Terry Boyle's Discover Ontario 5-Book Bundle. Terry Boyle
Чтение книги онлайн.
Читать онлайн книгу Terry Boyle's Discover Ontario 5-Book Bundle - Terry Boyle страница 45
It was still the shanty town of Porcupine Camp in 1911, but it was beginning to grow with the help of prospectors and other investors. In July of that year disaster struck. Gale-force winds fanned a number of scattered bush fires into a massive firestorm that flattened the entire settlement and killed 200 people. Many were buried on the shore of Porcupine Lake, a location appropriately called Dead Man’s Point.
The Municipality of Timmins came into being on January 1, 1912, and grew quickly. So many people came here from different parts of the world that it can be said that Timmins was “multicultural” before the rest of Canada.
The Timmins area has been a steady producer in gold production alone, more than $1.5 billion has been mined here. Immense copper, silver, and zinc reserves have been unearthed in the Kidd Creek area. This most notable discovery was announced in 1964, by the Texas Gulf Sulphur Company. Their Kidd Mine operation is now operated by Falconbridge Limited, and remains a viable metallurgical industry.
Stone is an impressive material, and the Timmins-Porcupine Chamber of Commerce understood this when they raised a 15-ton ore specimen from the Kidd Creek Mine, containing zinc, copper, silver, lead, and cadmium.
The Timmins Underground Gold Mine Tour is a great tourist attraction and is located at the Hollinger gold mine on James Reid Road. The underground portion of the tour lasts approximately 1.5 hours and is guided by retired miners who operate all of the various equipment. On the surface, visitors can pan for gold (keep all you find), view the pouring of a “Gold” brick at the Refinery, or tour the Hollinger House.
Timmins is the largest mining municipality in the world today and it is also very picturesque, with more than 500 lakes and hundreds of miles of streams. There is camping at Kettle Lake Provincial Park, 20 minutes from downtown, and it is one of Ontario’s finest parks.
It is an unfortunate state of affairs, in a land of such natural beauty, to learn about the mineral rights in the area. You may think you own your property in Timmins, but you do not own the rights to what exists beneath the soil.
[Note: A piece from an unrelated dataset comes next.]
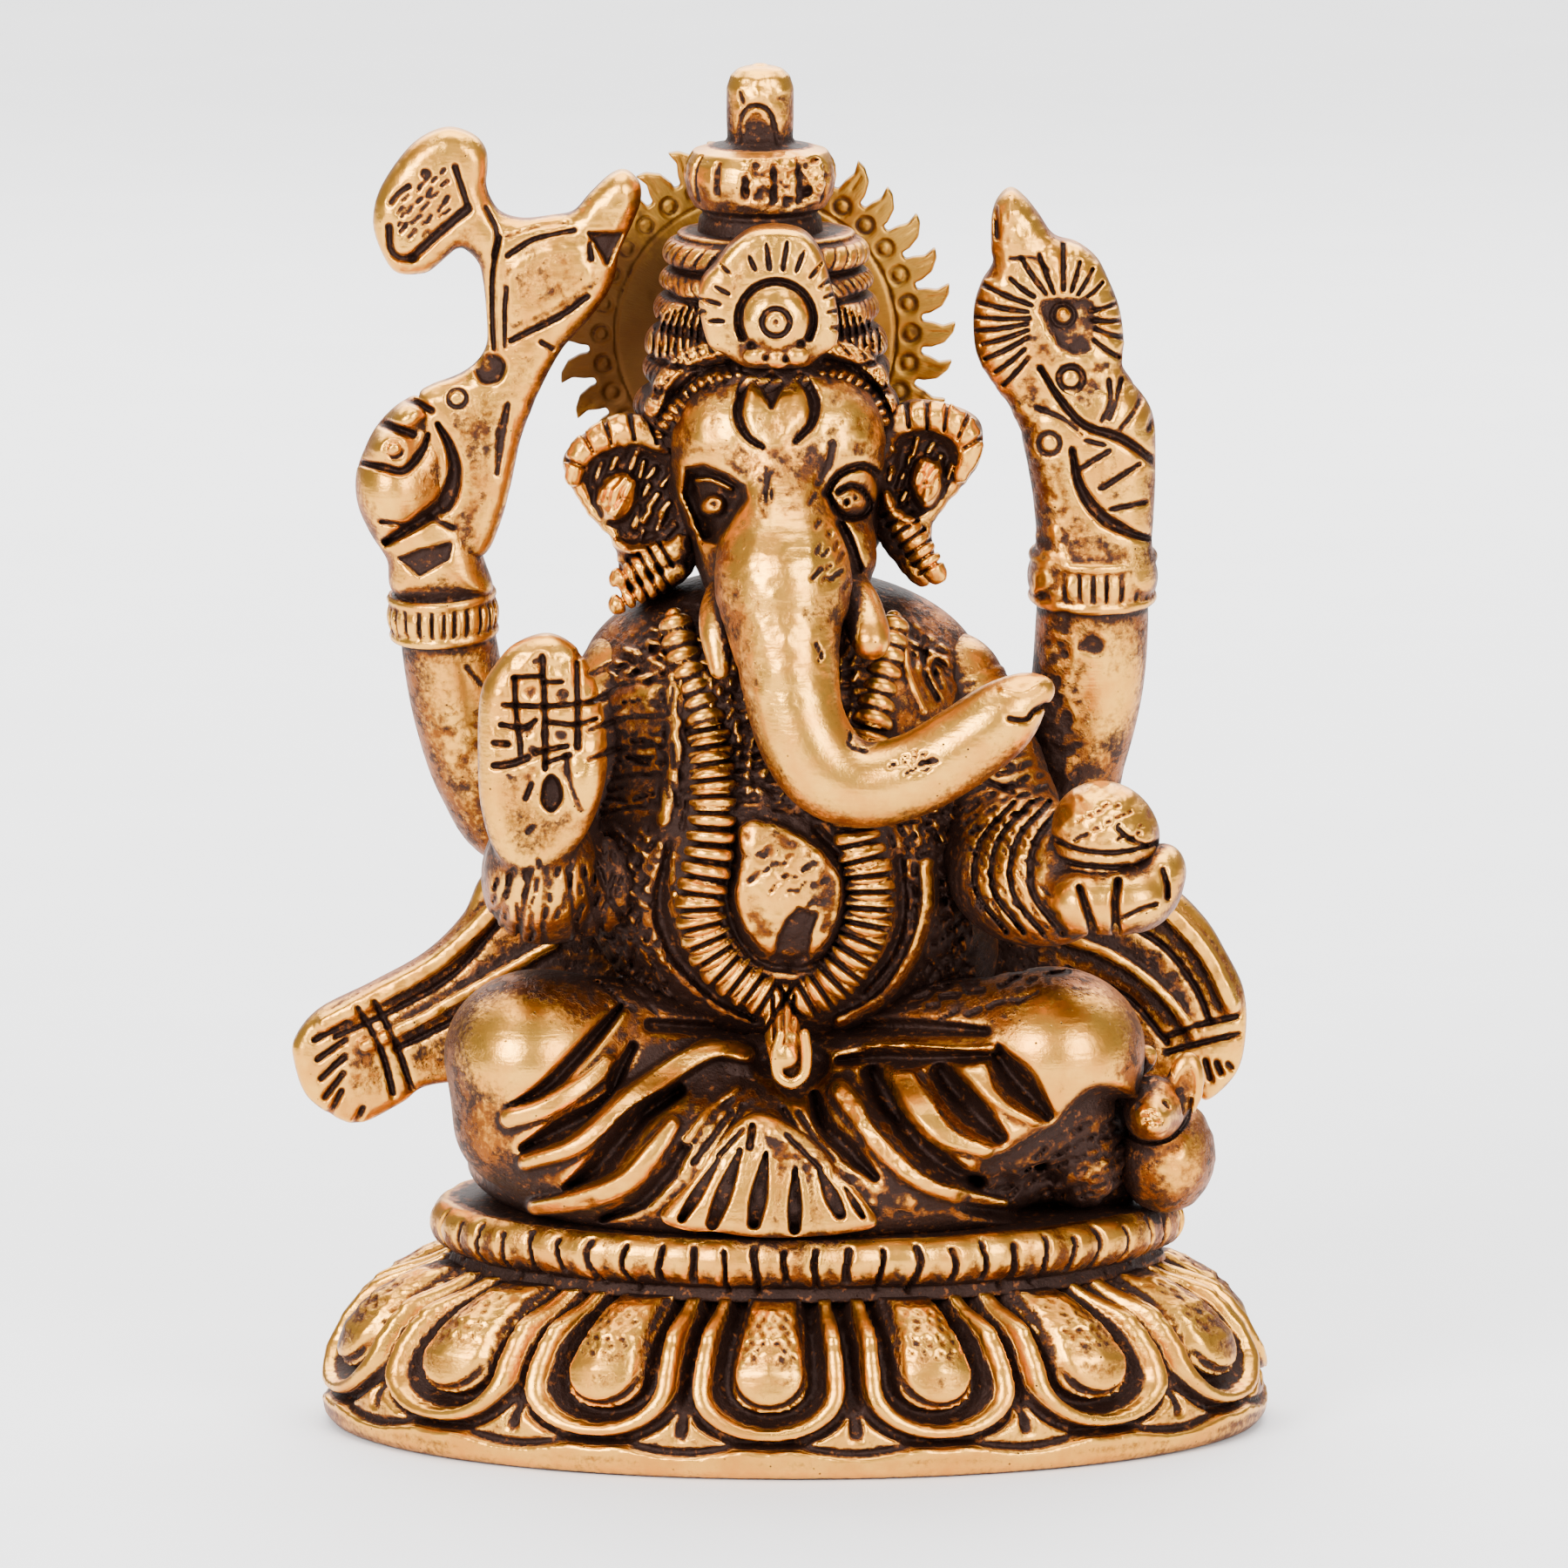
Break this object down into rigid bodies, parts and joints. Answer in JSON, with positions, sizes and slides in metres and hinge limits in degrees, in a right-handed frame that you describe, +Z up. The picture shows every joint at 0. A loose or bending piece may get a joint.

You have “surface rights.” The rest of the rights are already owned by previously staked mines. Therefore, if a copper, gold, or silver vein is discovered on your land, you could find heavy equipment digging up your backyard tomorrow.
Residents of Timmins are well aware of this unfortunate situation. Just a few years ago, a mining company decided to claim the gold tailings discovered in a city park. The trees were ripped out of the ground and the earth was removed. In a very short time there was nothing left of the park. What will it take for mankind to end the rape and pillage of the earth? To put something back where something has been taken? Perhaps the city fathers should remember their title: “City with a Heart of Gold!”
Toronto
A French fortified post named Fort Rouille was built in 1749 on the present site of the Canadian National Exhibition. Prior to this, Native fur traders travelled down the Humber River, across Lake Ontario to Fort Oswego to trade with the English on the south side of Lake Ontario.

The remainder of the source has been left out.